If the Republicans were smart, they would go along with this, because they would not want to be caught obstructing deficit reduction, no matter what their excuse. And if they acted unwisely and started trying to get in the way of that, we have a brand new narrative: the GOP are a bunch of freaking hypocrites about spending. They are all fine with fiscal conservatism when they talk, but when they are called upon to act, they spend like drunken sailors.
Except we've gotten really foolish about this. Now, in my terminology, that's not saying we're stupid. That's saying that right now, we're not thinking too wisely. Right now, instead, we are taking a valid principle, the fact that we need to stimulate the economy in the near term, and are getting angry and scared and feeling betrayed over a long-term deficit reduction measure we should know would have been necessary over that time span anyways. Right now, we are marketing to everybody who will listen the notion that Obama is betraying his people and breaking his promises.
So, effectively, we are turning what could have been, and may still be a beneficial move to change the narrative that would do little harm, and we are turning it into a wedge issue against our own party, and fulfilling a pernicious stereotype about Liberals who can't bear to see spending cut.
Way to take charge of the narrative!
Folks, we still have time here to get our heads on straight. The intertubez have a way of letting people shoot their mouths off before they've had a chance to think, or to educate themselves, but that default is by no means the only way we can react to things. If you want to be able to understand what's going on, much less shape a positive, productive narrative for your strategic purposes, you have to hold back long enough to look at what is being talked about and assess it as objectively as you can.
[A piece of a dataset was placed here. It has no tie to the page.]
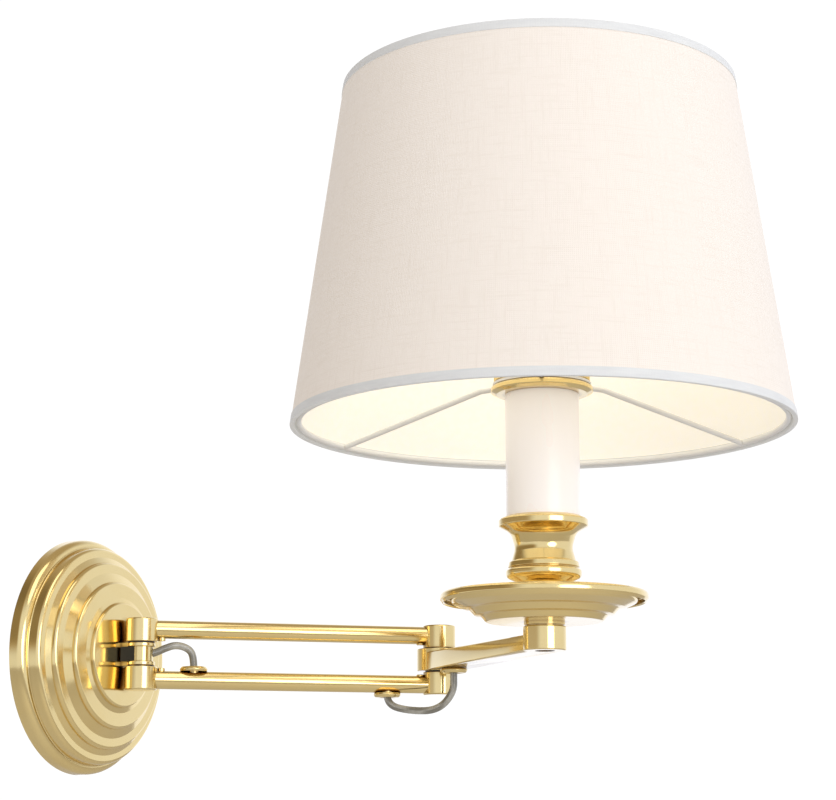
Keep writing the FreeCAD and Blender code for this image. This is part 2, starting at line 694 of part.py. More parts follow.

Otherwise, you're just going to be going off in random directions.
We're fitting new items we just saw, in brief, to a narrative we already had there, and we're not bothering to see what the real story is, much less come up with the story we can tell that can further our interests. We are spinning chaotically, and unthinkingly, and that is costing us votes and voters out there. We are beating the crap out of our own morale, and feeding this sense of doom and gloom to the point where people can hardly see straight to oppose the Republicans.
Even if what Obama's doing is a bit of a turn to the right, and I've listened to his rhetoric long enough to know that this is part of what he promised to begin with, even if, no turn he could take would have the severity or the cruelty of the cuts that the Republicans would make. Obama's cuts will not touch the stimlus, the Republicans would cut the stimulus itself, and use it in a truly Hooverian way to cut the deficit.
This is the problem with the exaggerations coming from people in this party, the unthinking use of the strongest terms in order to gain rhetorical advantage; we are forgetting that there is a party out there that would really show us what sold-out, hooverian, corporate and all these other negative terms really mean. We are forgetting our own recent experiences of these things under Republicans.
We are dominated by a fear of ideological betrayal, and ironically, it's helping to give aid and comfort to our rivals in the political world, folks who aren't just putting forward the spending freeze to put the Republicans on the defensive.
We are committing what I consider to be the unforgiveable political sin of once again drawing equivalent comparisons between our party and the Republican Party, simply because so many of our party members aren't purist liberals. I admit, we do need to clean house and get better Democrats as well as more Democrats. I've always said that.
But what I will say is that even if I don't get better Democrats, we truly need more Democrats in Washington, not less. Because the real story is, the Republican Party is a party that has lost its mind, and the capitulation of the centrists and conservatives in our party is nothing in its intensity of ideological fervor or incompetence or stupidity next to the policies of our rivals.
And should I need to remind Democrats of what happened the last time we misunderestimated that difference?
2010 can either be the start of a happy ending, or the the beginning of our party's tragic fall from power. I want it to be the former.
Let's stop finding reasons to doubt and feel betrayed, to leave and lose hope. Let's start finding our reasons to stay, to fight back, and pick the battles to fight that we really need to fight. Not get into worthless, counterproductive arguments. Let's start kicking somebody else's ass for a change.